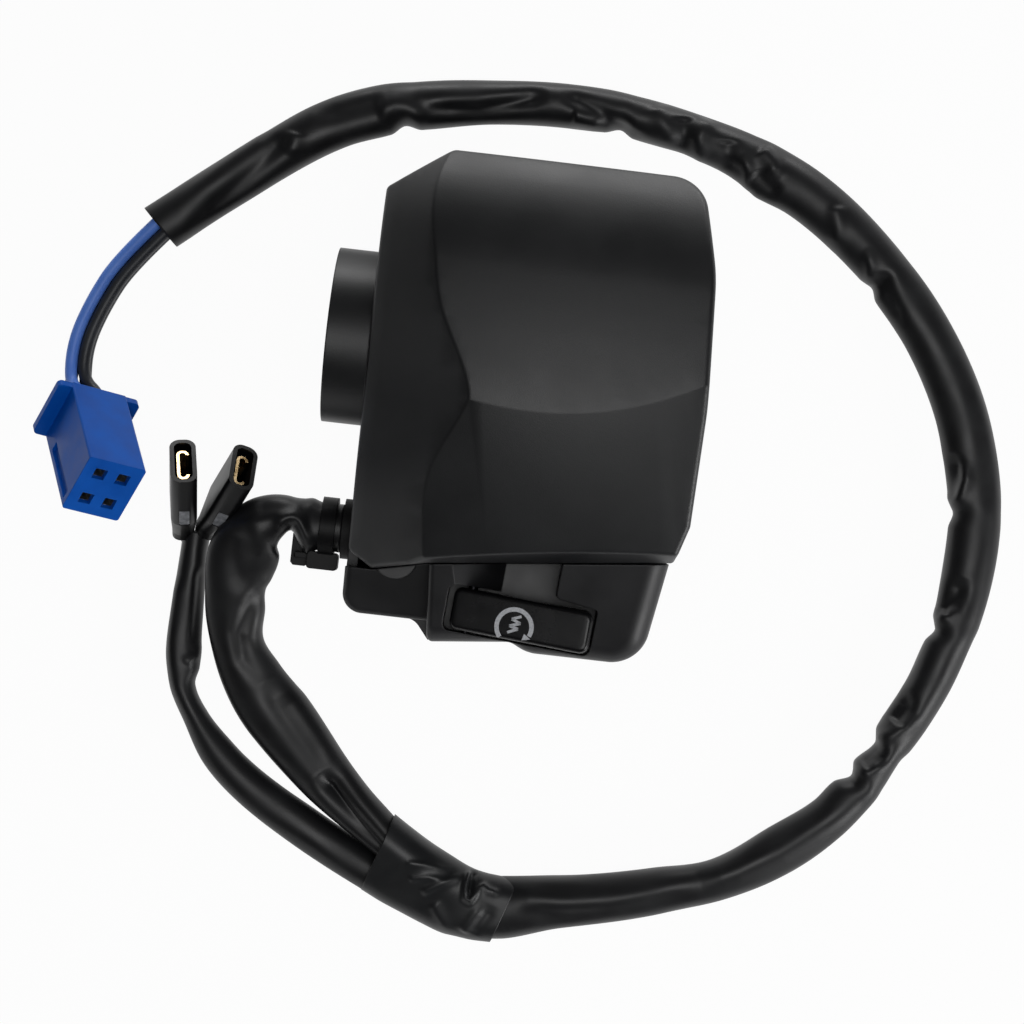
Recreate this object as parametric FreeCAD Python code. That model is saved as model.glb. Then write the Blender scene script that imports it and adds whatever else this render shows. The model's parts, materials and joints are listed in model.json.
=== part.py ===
import FreeCAD, Part
import math
import os

# A right-hand starter switch for a motorbike handlebar, with its harness.
# Lengths are in millimetres and angles in degrees.
# X runs along the handlebar, away from the rider's middle. Y points up on the bike.
# Z points at the rider. The origin is on the handlebar's axis, at the inner end of the neck.

V = FreeCAD.Vector
ABOVE = 60.0
FAR = 200.0

# Handlebar, throttle tube and the neck round them
bar_r = 11.1
sleeve_wall = 2.4
sleeve_length = 24.0
neck_r = 17.6
neck_wall = 1.6
neck_length = 8.7
neck_ribs = 6
neck_rib = 1.6
throttle_r = 15.3
throttle_lip = 2.0
throttle_lip_length = 9.0
flange_gap = 4.6
web = 2.2

# Walls of both shells
wall = 2.2
joint_gap = 0.3

# Rear cover: its outline (x, y, corner radius), its face and its bevels
left_x = 8.7
right_x = 75.4
top_y = 37.6
cover_outline = [
    (left_x, 29.0, 1.5),
    (left_x, -42.6, 2.0),
    (13.8, -45.7, 1.5),
    (25.0, -43.2, 3.0),
    (72.8, -37.9, 1.0),
    (75.0, -30.5, 2.0),
    (right_x, -8.0, 60.0),
    (74.2, 18.0, 40.0),
    (70.2, top_y - 0.4, 7.5),
    (21.1, top_y, 2.5),
]
cover_height = 33.0
face_r = 200.0
face_top_y = -4.0
face_roll_y = 14.0
face_roll_r = 38.0
face_bow_r = 400.0
face_bow_x = 47.0
corner_x = 29.4
corner_y = -9.9
left_slope = 38.0
left_crease = [
    (19.6, 45.0, -26.0),
    (19.6, 34.4, -10.0),
    (18.6, 28.8, -6.3),
    (18.8, 22.5, -3.6),
    (20.3, 14.9, -1.8),
    (22.3, 6.4, -1.0),
    (corner_x, corner_y, -0.5),
    (25.3, -23.0, -4.5),
    (26.0, -39.6, -9.6),
    (26.0, -60.0, -16.0),
]
lower_turn = 12.0
lower_slope = 17.5
lower_bow_r = 150.0
lower_bow_x = 52.0
foot_slope = 71.0
foot_y = -40.9
foot_drop = 9.5
foot_turn = 6.3
crease_fillet = 1.2

# Front case: outline, side profile (y, z, corner radius), lobe and switch pod
case_back_z = -27.0
case_outline = [
    (left_x - 0.4, 29.0, 1.5),
    (left_x - 0.4, -55.1, 4.0),
    (23.0, -55.1, 3.6),
    (26.2, -59.0, 0.0),
    (42.8, -57.2, 3.0),
    (46.3, -59.0, 8.0),
    (69.0, -59.0, 7.6),
    (73.6, -31.5, 6.0),
    (75.0, -28.0, 6.0),
    (right_x, -8.0, 60.0),
    (74.2, 18.0, 40.0),
    (70.2, top_y - 0.4, 7.5),
    (21.1, top_y, 2.5),
]
case_profile = [
    (top_y + 8.0, ABOVE, 0.0),
    (top_y + 8.0, 4.0, 0.0),
    (top_y - 0.6, -12.0, 8.0),
    (25.0, case_back_z, 9.0),
    (-46.0, case_back_z, 9.0),
    (-61.0, -15.0, 9.0),
    (-62.5, ABOVE, 0.0),
]
front_slope = 19.0
pod_z = 17.0
lobe_z = 8.0
pod_fillet = 5.0
boss_x = 18.2
boss_y = -43.0
boss_r = 4.4
boss_high = 0.6
pod_x = 25.2
lobe_fillet = 1.6
pod_left_fillet = 1.2
back_fillet = 1.5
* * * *
● **Objective**
Nothing in the data may differ; print all of it exactly as written.

● **Final result**
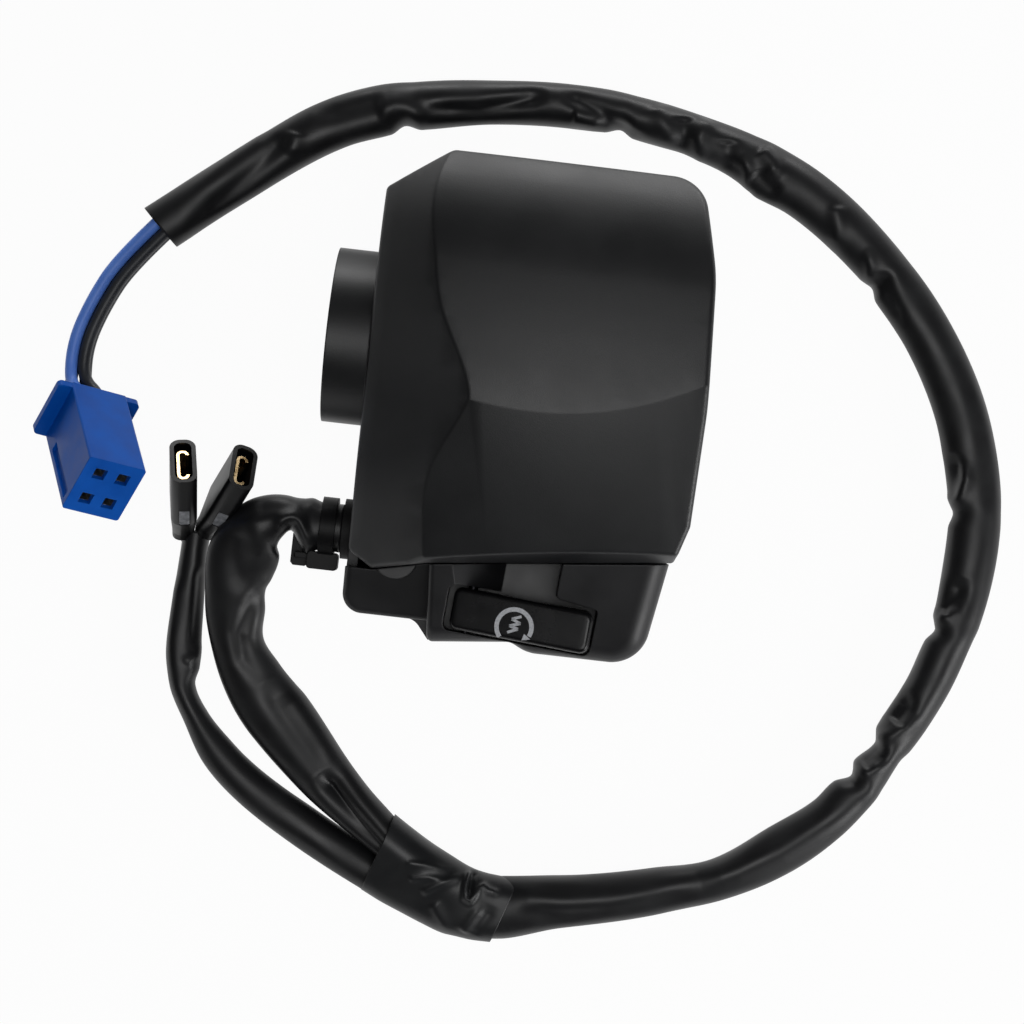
Recreate this object as parametric FreeCAD Python code. That model is saved as model.glb. Then write the Blender scene script that imports it and adds whatever else this render shows. The model's parts, materials and joints are listed in model.json.
=== part.py ===
import FreeCAD, Part
import math
import os

# A right-hand starter switch for a motorbike handlebar, with its harness.
# Lengths are in millimetres and angles in degrees.
# X runs along the handlebar, away from the rider's middle. Y points up on the bike.
# Z points at the rider. The origin is on the handlebar's axis, at the inner end of the neck.

V = FreeCAD.Vector
ABOVE = 60.0
FAR = 200.0

# Handlebar, throttle tube and the neck round them
bar_r = 11.1
sleeve_wall = 2.4
sleeve_length = 24.0
neck_r = 17.6
neck_wall = 1.6
neck_length = 8.7
neck_ribs = 6
neck_rib = 1.6
throttle_r = 15.3
throttle_lip = 2.0
throttle_lip_length = 9.0
flange_gap = 4.6
web = 2.2

# Walls of both shells
wall = 2.2
joint_gap = 0.3

# Rear cover: its outline (x, y, corner radius), its face and its bevels
left_x = 8.7
right_x = 75.4
top_y = 37.6
cover_outline = [
    (left_x, 29.0, 1.5),
    (left_x, -42.6, 2.0),
    (13.8, -45.7, 1.5),
    (25.0, -43.2, 3.0),
    (72.8, -37.9, 1.0),
    (75.0, -30.5, 2.0),
    (right_x, -8.0, 60.0),
    (74.2, 18.0, 40.0),
    (70.2, top_y - 0.4, 7.5),
    (21.1, top_y, 2.5),
]
cover_height = 33.0
face_r = 200.0
face_top_y = -4.0
face_roll_y = 14.0
face_roll_r = 38.0
face_bow_r = 400.0
face_bow_x = 47.0
corner_x = 29.4
corner_y = -9.9
left_slope = 38.0
left_crease = [
    (19.6, 45.0, -26.0),
    (19.6, 34.4, -10.0),
    (18.6, 28.8, -6.3),
    (18.8, 22.5, -3.6),
    (20.3, 14.9, -1.8),
    (22.3, 6.4, -1.0),
    (corner_x, corner_y, -0.5),
    (25.3, -23.0, -4.5),
    (26.0, -39.6, -9.6),
    (26.0, -60.0, -16.0),
]
lower_turn = 12.0
lower_slope = 17.5
lower_bow_r = 150.0
lower_bow_x = 52.0
foot_slope = 71.0
foot_y = -40.9
foot_drop = 9.5
foot_turn = 6.3
crease_fillet = 1.2

# Front case: outline, side profile (y, z, corner radius), lobe and switch pod
case_back_z = -27.0
case_outline = [
    (left_x - 0.4, 29.0, 1.5),
    (left_x - 0.4, -55.1, 4.0),
    (23.0, -55.1, 3.6),
    (26.2, -59.0, 0.0),
    (42.8, -57.2, 3.0),
    (46.3, -59.0, 8.0),
    (69.0, -59.0, 7.6),
    (73.6, -31.5, 6.0),
    (75.0, -28.0, 6.0),
    (right_x, -8.0, 60.0),
    (74.2, 18.0, 40.0),
    (70.2, top_y - 0.4, 7.5),
    (21.1, top_y, 2.5),
]
case_profile = [
    (top_y + 8.0, ABOVE, 0.0),
    (top_y + 8.0, 4.0, 0.0),
    (top_y - 0.6, -12.0, 8.0),
    (25.0, case_back_z, 9.0),
    (-46.0, case_back_z, 9.0),
    (-61.0, -15.0, 9.0),
    (-62.5, ABOVE, 0.0),
]
front_slope = 19.0
pod_z = 17.0
lobe_z = 8.0
pod_fillet = 5.0
boss_x = 18.2
boss_y = -43.0
boss_r = 4.4
boss_high = 0.6
pod_x = 25.2
lobe_fillet = 1.6
pod_left_fillet = 1.2
back_fillet = 1.5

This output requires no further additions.